Working Notes: Simplifying complexity
How do you take complexity and turn it into a website that's simple and easy to use?
A short and useful newsletter for people who look after websites.
Working Notes: #3
I'm currently doing discovery work with a charity ahead of a website redesign.
They're a complex organisation. Lots of services, multiple internal teams, external partners, and clients of all ages with very different needs.
That's just the nature of the work they do. Genuinely life-changing stuff, but complicated.
So we're working through that challenge: how do we take all this complexity and turn it into a website that's simple and easy to use?
One mistake I see all the time is letting organisational structure dictate the website. Users don't care about org charts, departments, and service hierarchies. They care about their situation.
The starting point is always: who are the people you're trying to help and what do they need?
That means thinking in terms of user journeys rather than services. Most people follow a similar path. They want to understand what help is available, check whether it applies to them, and figure out what to do next. It can be useful to design for that flow, not around individual services.
Words matter too. When you're writing, use their language, not yours. You'll likely have lots of internal lingo, and that's fine, but most people won't have a clue what you're talking about. "Adult mental health triage" might be accurate internally, but "I'm struggling and need to talk to someone" is what people are actually thinking.
None of this means hiding your services or cutting content. It means structuring information so people see the right thing at the right time.
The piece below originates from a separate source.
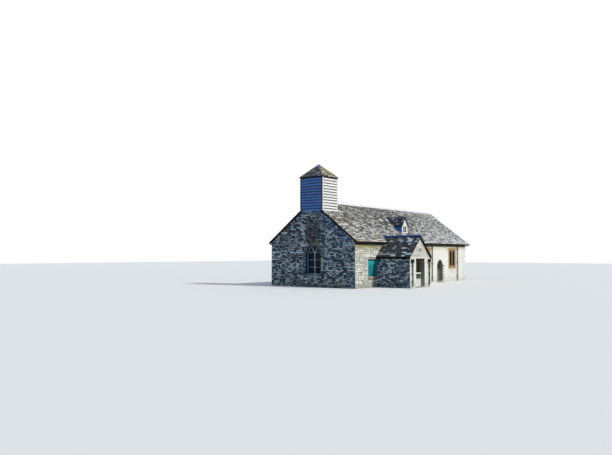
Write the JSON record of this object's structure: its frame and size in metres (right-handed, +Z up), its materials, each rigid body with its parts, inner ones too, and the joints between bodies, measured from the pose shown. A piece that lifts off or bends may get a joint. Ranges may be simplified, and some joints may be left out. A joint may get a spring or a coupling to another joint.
{
  "type": "small chapel",
  "caption": "Rubble-stone chapel with a stone-slate roof, boarded bell turret, roof dormer and gabled porch; its porch gate, priest's door and side door swing.",
  "frame": {"origin": "middle of the nave in plan, at the lowest ground that the walls reach", "axes": "+X east along the nave, +Y north, +Z up; the west gable and turret are at -X and the porch stands on the -Y side"},
  "size_m": [17.58, 10.198, 8.613],
  "materials": {
    "masonry_grey": "rough rubble in lime mortar, damp-stained",
    "masonry_cream": "rough rubble with worn limewash",
    "dressed_stone": "weathered dressed stone",
    "lintel_stone": "weathered pale stone",
    "paving": "worn flagstones",
    "roof_slate": "stone slates with lichen",
    "turret_slate": "small stone slates with ochre lichen",
    "ridge_stone": "weathered pale stone",
    "oak": "aged oak",
    "painted_boards": "old white paint",
    "window_timber": "old pale paint",
    "lead": "dull grey lead sheet",
    "glass": "old flat glass",
    "cast_iron": "black paint on castings",
    "wrought_iron": "black paint on forged iron",
    "brown_boards": "aged boards",
    "teal_boards": "worn teal paint",
    "gate_wood": "weathered pale paint"
  },
  "bodies": {
    "chapel": {"nave_floor": "paving", "west_wall": "masonry_grey", "east_wall": "masonry_cream", "north_wall": "masonry_cream", "south_wall_west": "masonry_cream", "south_wall_middle": "masonry_cream", "south_wall_east": "masonry_cream", "doorway_heads": "masonry_cream", "priest_door_surround": "dressed_stone", "side_door_surround": "masonry_cream", "door_sills": "masonry_cream", "tie_beams": "oak", "nave_roof_south": "roof_slate", "nave_roof_north": "roof_slate", "nave_ridge": "ridge_stone", "turret_frame": "oak", "turret_boarding": "painted_boards", "turret_corner_boards": "painted_boards", "turret_roof": "turret_slate", "turret_cap": "lead", "dormer_walls": "painted_boards", "dormer_roof": "roof_slate", "dormer_window": "painted_boards", "porch_floor": "paving", "porch_walls": "masonry_cream", "porch_gable": "masonry_cream", "porch_lintel": "lintel_stone", "porch_roof_west": "roof_slate", "porch_roof_east": "roof_slate", "porch_ridge": "ridge_stone", "gable_window_frames": "window_timber", "side_window_frames": "dressed_stone", "window_glass": "glass", "gutters": "cast_iron", "downpipes": "cast_iron", "door_pintles": "wrought_iron", "main_door_leaf": "brown_boards"},
    "priest_door": {"priest_door_leaf": "brown_boards", "priest_door_straps": "wrought_iron"},
    "side_door": {"side_door_leaf": "teal_boards", "side_door_straps": "wrought_iron"},
    "porch_gate": {"porch_gate_leaf": "gate_wood", "porch_gate_straps": "wrought_iron"}
  },
  "joints": [
    {"name": "porch_gate_hinge", "type": "hinge", "parent": "chapel", "child": "porch_gate", "pos_m": [-3.8303, -5.901, 0.5], "axis": [0, 0, -1], "range_deg": [0, 95]},
    {"name": "priest_door_hinge", "type": "hinge", "parent": "chapel", "child": "priest_door", "pos_m": [4.1543, -3.345, 0.7], "axis": [0, 0, -1], "range_deg": [0, 90]},
    {"name": "side_door_hinge", "type": "hinge", "parent": "chapel", "child": "side_door", "pos_m": [-7.0043, -3.505, 1.2], "axis": [0, 0, 1], "range_deg": [0, 90]}
  ]
}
In design terms, this is called progressive disclosure. You reveal information gradually, based on what someone needs at each stage, rather than dumping everything on them upfront. It lowers cognitive load and helps people avoid being overwhelmed by information they don’t need yet.
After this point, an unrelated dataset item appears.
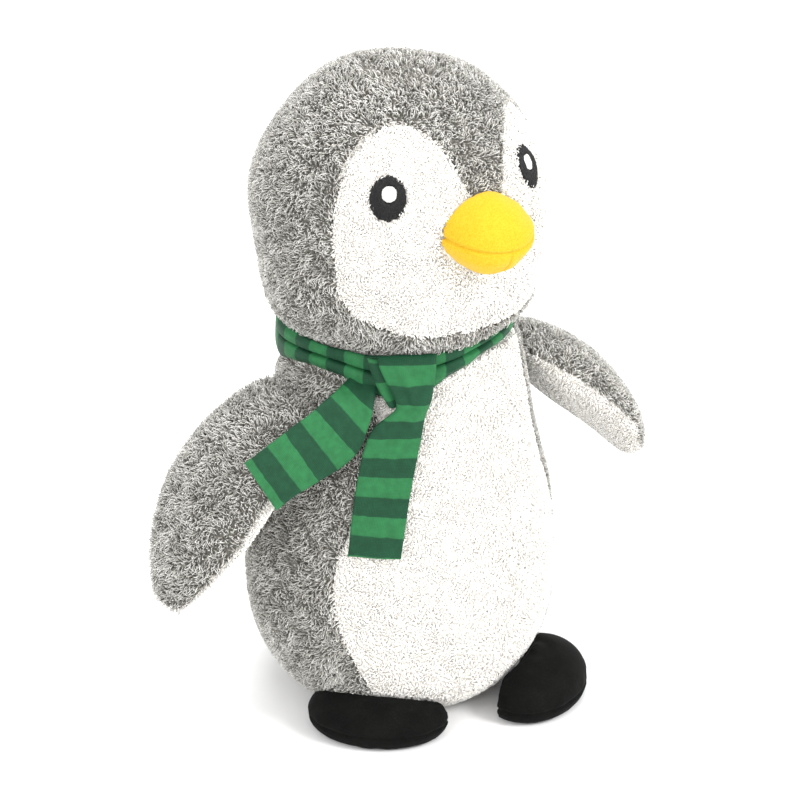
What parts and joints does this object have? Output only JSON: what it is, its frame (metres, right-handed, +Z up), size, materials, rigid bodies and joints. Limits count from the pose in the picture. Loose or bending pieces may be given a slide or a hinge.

User interviews and testing are a huge part of getting this right. You'll be surprised how often people's mental models differ wildly from internal assumptions. Speak to the people you're trying to help as much as possible. Test. Learn. Iterate. Repeat.
There's no perfect solution here. It's a hard question to answer and even harder to get right in practice. But it always comes back to the people you're trying to help.
I know lots of you will have opinions on this, so hit reply and let me know what you think. I’m turning this into a section of The Website Redesign Handbook, and your feedback will help shape it.
– Marc
P.S. I'm pushing my Unoffice Hours more this year. Every Wednesday afternoon, my calendar's open for 30-minute calls with anyone who fancies a chat. Book a call and say hi!
What I've been writing
- I published two handbook articles this month: What is Discovery? and Understanding your users.
- On my blog, I published another three articles: My 2026 year theme, The discomfort around AI, and What I've been reading (2024–2025).
What I've been reading
Responsible AI Practical Toolkit
If you're thinking about creating an AI policy, Arts Council England have created a helpful set of guides.
How AI is redefining the way we find content
This piece from Clearleft confirms what we already know: focus on writing good, human content.
One line sums up where we are with AI: "Technology makes it faster to build, but harder to care."
What leads to good (or bad) strategy?
An interesting read on the five direct influences on good strategy.
What date should I put in the copyright notice in my website footer?
Good to know: "You’re automatically covered, so you can make your footer (that bit at the bottom of your website) less cluttered and take it out altogether."